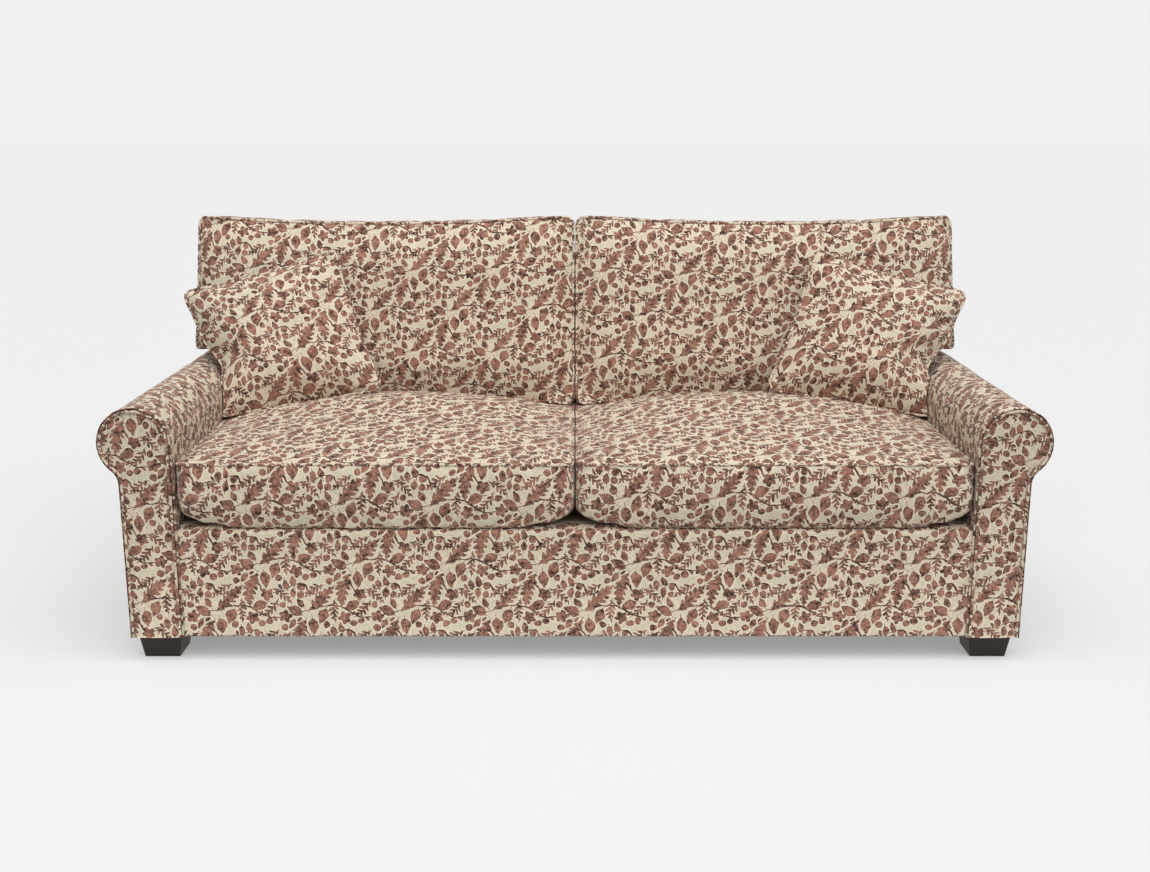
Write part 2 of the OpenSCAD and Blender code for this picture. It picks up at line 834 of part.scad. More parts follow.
module back_cushion_cover(side) {
    color(fabric_c) on_side(side) difference() {
        back_cushion_form();
        back_core_block(soft_gap);
        place_back_zip() zip_channel(back_zip_l);
    }
}

module back_fibre_core(side) {
    color(foam_c) on_side(side) back_core_block(0);
}

module back_zip(side) {
    on_side(side) place_back_zip() zip_strip(back_zip_l);
}

module back_zip_pull(side) {
    on_side(side) place_back_zip() zip_pull(back_zip_l);
}

// Scatter cushions

module scatter_inner(shrink) {
    pillow(
        scatter_w - 2 * pad_margin - shrink, scatter_h - 2 * pad_margin - shrink, scatter_t - 2 * cover_t - shrink,
        scatter_draw * 2 / 3, soft_pitch, [0.82, 0.4]);
}

module scatter_cover(side) {
    color(fabric_c) on_side(side) place_scatter() difference() {
        pillow(scatter_w, scatter_h, scatter_t, scatter_draw, scatter_pitch, [0.97, 0.9, 0.79, 0.64, 0.45, 0.22]);
        scatter_inner(0);
    }
}

module scatter_pad(side) {
    color(foam_c) on_side(side) place_scatter() scatter_inner(2 * soft_gap);
}

front_rail();
back_rail();
side_rail(-1);  // side_rail_left
side_rail(1);  // side_rail_right
seat_cross_rails();
corner_blocks();
arm_scroll_board(-1);  // arm_scroll_board_left
arm_scroll_board(1);  // arm_scroll_board_right
arm_rear_board(-1);  // arm_rear_board_left
arm_rear_board(1);  // arm_rear_board_right
arm_top_rail(-1);  // arm_top_rail_left
arm_top_rail(1);  // arm_top_rail_right
arm_slat(-1);  // arm_slat_left
arm_slat(1);  // arm_slat_right
back_post(-1);  // back_post_left
back_post(1);  // back_post_right
back_centre_post();
back_top_rail();
back_lower_rail();
seat_springs();
spring_clips();
back_webbing();
seat_deck();
front_apron_cover();
arm_cover(-1);  // arm_cover_left
arm_cover(1);  // arm_cover_right
arm_front_panel(-1);  // arm_front_panel_left
arm_front_panel(1);  // arm_front_panel_right
arm_piping(-1);  // arm_piping_left
arm_piping(1);  // arm_piping_right
inside_back_cover();
outside_back_cover();
dust_cover();
foot(-1, foot_front_y);  // foot_front_left
foot(1, foot_front_y);  // foot_front_right
foot(-1, foot_rear_y);  // foot_rear_left
foot(1, foot_rear_y);  // foot_rear_right
foot_bolts();
foot_tee_nuts();
seat_cushion_cover(-1);  // seat_cushion_cover_left
seat_cushion_cover(1);  // seat_cushion_cover_right
seat_foam_core(-1);  // seat_foam_core_left
seat_foam_core(1);  // seat_foam_core_right
seat_zip(-1);  // seat_zip_left
seat_zip(1);  // seat_zip_right
seat_zip_pull(-1);  // seat_zip_pull_left
seat_zip_pull(1);  // seat_zip_pull_right
back_cushion_cover(-1);  // back_cushion_cover_left
back_cushion_cover(1);  // back_cushion_cover_right
back_fibre_core(-1);  // back_fibre_core_left
back_fibre_core(1);  // back_fibre_core_right
back_zip(-1);  // back_zip_left
back_zip(1);  // back_zip_right
back_zip_pull(-1);  // back_zip_pull_left
back_zip_pull(1);  // back_zip_pull_right
scatter_cover(-1);  // scatter_cover_left
scatter_cover(1);  // scatter_cover_right
scatter_pad(-1);  // scatter_pad_left
scatter_pad(1);  // scatter_pad_right
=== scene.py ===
"""Three-seater sofa: covers, cushions, print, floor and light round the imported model. Metres."""

import math

import bpy
import numpy as np
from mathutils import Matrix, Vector


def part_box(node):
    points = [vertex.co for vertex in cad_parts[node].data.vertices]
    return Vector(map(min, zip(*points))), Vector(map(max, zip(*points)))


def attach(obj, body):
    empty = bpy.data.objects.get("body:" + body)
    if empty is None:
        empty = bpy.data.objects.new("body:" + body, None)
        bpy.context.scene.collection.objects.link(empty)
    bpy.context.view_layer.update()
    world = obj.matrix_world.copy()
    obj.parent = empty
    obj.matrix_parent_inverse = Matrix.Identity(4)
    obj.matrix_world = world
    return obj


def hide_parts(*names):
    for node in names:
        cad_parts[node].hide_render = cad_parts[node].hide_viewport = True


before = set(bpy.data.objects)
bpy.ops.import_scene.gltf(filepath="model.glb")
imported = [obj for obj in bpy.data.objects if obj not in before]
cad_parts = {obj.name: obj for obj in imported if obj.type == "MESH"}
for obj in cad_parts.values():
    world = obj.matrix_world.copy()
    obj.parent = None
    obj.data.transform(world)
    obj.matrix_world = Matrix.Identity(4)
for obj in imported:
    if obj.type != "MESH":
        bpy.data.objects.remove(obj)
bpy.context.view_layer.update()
scene = bpy.context.scene

# Camera

camera = bpy.data.objects.new("camera", bpy.data.cameras.new("camera"))
scene.collection.objects.link(camera)
camera.location = (0, -3.347, 1.216)
camera.rotation_euler = (math.radians(76.5), 0, 0)
camera.data.sensor_width = 36
camera.data.lens = 42.07
scene.camera = camera

# Sizes of the source, in metres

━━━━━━

Challenge:
Print the material once more, exactly.

Result:
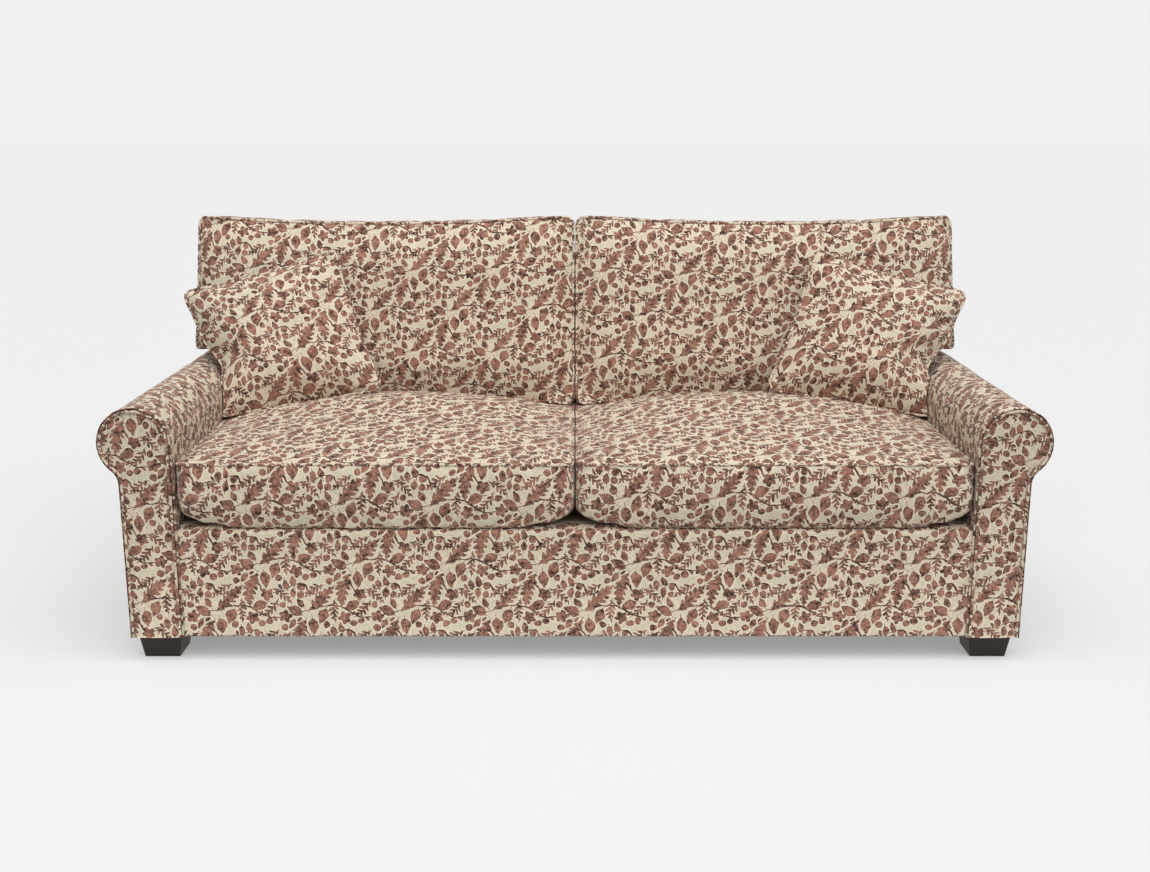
Write part 2 of the OpenSCAD and Blender code for this picture. It picks up at line 834 of part.scad. More parts follow.
module back_cushion_cover(side) {
    color(fabric_c) on_side(side) difference() {
        back_cushion_form();
        back_core_block(soft_gap);
        place_back_zip() zip_channel(back_zip_l);
    }
}

module back_fibre_core(side) {
    color(foam_c) on_side(side) back_core_block(0);
}

module back_zip(side) {
    on_side(side) place_back_zip() zip_strip(back_zip_l);
}

module back_zip_pull(side) {
    on_side(side) place_back_zip() zip_pull(back_zip_l);
}

// Scatter cushions

module scatter_inner(shrink) {
    pillow(
        scatter_w - 2 * pad_margin - shrink, scatter_h - 2 * pad_margin - shrink, scatter_t - 2 * cover_t - shrink,
        scatter_draw * 2 / 3, soft_pitch, [0.82, 0.4]);
}

module scatter_cover(side) {
    color(fabric_c) on_side(side) place_scatter() difference() {
        pillow(scatter_w, scatter_h, scatter_t, scatter_draw, scatter_pitch, [0.97, 0.9, 0.79, 0.64, 0.45, 0.22]);
        scatter_inner(0);
    }
}

module scatter_pad(side) {
    color(foam_c) on_side(side) place_scatter() scatter_inner(2 * soft_gap);
}

front_rail();
back_rail();
side_rail(-1);  // side_rail_left
side_rail(1);  // side_rail_right
seat_cross_rails();
corner_blocks();
arm_scroll_board(-1);  // arm_scroll_board_left
arm_scroll_board(1);  // arm_scroll_board_right
arm_rear_board(-1);  // arm_rear_board_left
arm_rear_board(1);  // arm_rear_board_right
arm_top_rail(-1);  // arm_top_rail_left
arm_top_rail(1);  // arm_top_rail_right
arm_slat(-1);  // arm_slat_left
arm_slat(1);  // arm_slat_right
back_post(-1);  // back_post_left
back_post(1);  // back_post_right
back_centre_post();
back_top_rail();
back_lower_rail();
seat_springs();
spring_clips();
back_webbing();
seat_deck();
front_apron_cover();
arm_cover(-1);  // arm_cover_left
arm_cover(1);  // arm_cover_right
arm_front_panel(-1);  // arm_front_panel_left
arm_front_panel(1);  // arm_front_panel_right
arm_piping(-1);  // arm_piping_left
arm_piping(1);  // arm_piping_right
inside_back_cover();
outside_back_cover();
dust_cover();
foot(-1, foot_front_y);  // foot_front_left
foot(1, foot_front_y);  // foot_front_right
foot(-1, foot_rear_y);  // foot_rear_left
foot(1, foot_rear_y);  // foot_rear_right
foot_bolts();
foot_tee_nuts();
seat_cushion_cover(-1);  // seat_cushion_cover_left
seat_cushion_cover(1);  // seat_cushion_cover_right
seat_foam_core(-1);  // seat_foam_core_left
seat_foam_core(1);  // seat_foam_core_right
seat_zip(-1);  // seat_zip_left
seat_zip(1);  // seat_zip_right
seat_zip_pull(-1);  // seat_zip_pull_left
seat_zip_pull(1);  // seat_zip_pull_right
back_cushion_cover(-1);  // back_cushion_cover_left
back_cushion_cover(1);  // back_cushion_cover_right
back_fibre_core(-1);  // back_fibre_core_left
back_fibre_core(1);  // back_fibre_core_right
back_zip(-1);  // back_zip_left
back_zip(1);  // back_zip_right
back_zip_pull(-1);  // back_zip_pull_left
back_zip_pull(1);  // back_zip_pull_right
scatter_cover(-1);  // scatter_cover_left
scatter_cover(1);  // scatter_cover_right
scatter_pad(-1);  // scatter_pad_left
scatter_pad(1);  // scatter_pad_right
=== scene.py ===
"""Three-seater sofa: covers, cushions, print, floor and light round the imported model. Metres."""

import math

import bpy
import numpy as np
from mathutils import Matrix, Vector


def part_box(node):
    points = [vertex.co for vertex in cad_parts[node].data.vertices]
    return Vector(map(min, zip(*points))), Vector(map(max, zip(*points)))


def attach(obj, body):
    empty = bpy.data.objects.get("body:" + body)
    if empty is None:
        empty = bpy.data.objects.new("body:" + body, None)
        bpy.context.scene.collection.objects.link(empty)
    bpy.context.view_layer.update()
    world = obj.matrix_world.copy()
    obj.parent = empty
    obj.matrix_parent_inverse = Matrix.Identity(4)
    obj.matrix_world = world
    return obj


def hide_parts(*names):
    for node in names:
        cad_parts[node].hide_render = cad_parts[node].hide_viewport = True


before = set(bpy.data.objects)
bpy.ops.import_scene.gltf(filepath="model.glb")
imported = [obj for obj in bpy.data.objects if obj not in before]
cad_parts = {obj.name: obj for obj in imported if obj.type == "MESH"}
for obj in cad_parts.values():
    world = obj.matrix_world.copy()
    obj.parent = None
    obj.data.transform(world)
    obj.matrix_world = Matrix.Identity(4)
for obj in imported:
    if obj.type != "MESH":
        bpy.data.objects.remove(obj)
bpy.context.view_layer.update()
scene = bpy.context.scene

# Camera

camera = bpy.data.objects.new("camera", bpy.data.cameras.new("camera"))
scene.collection.objects.link(camera)
camera.location = (0, -3.347, 1.216)
camera.rotation_euler = (math.radians(76.5), 0, 0)
camera.data.sensor_width = 36
camera.data.lens = 42.07
scene.camera = camera

# Sizes of the source, in metres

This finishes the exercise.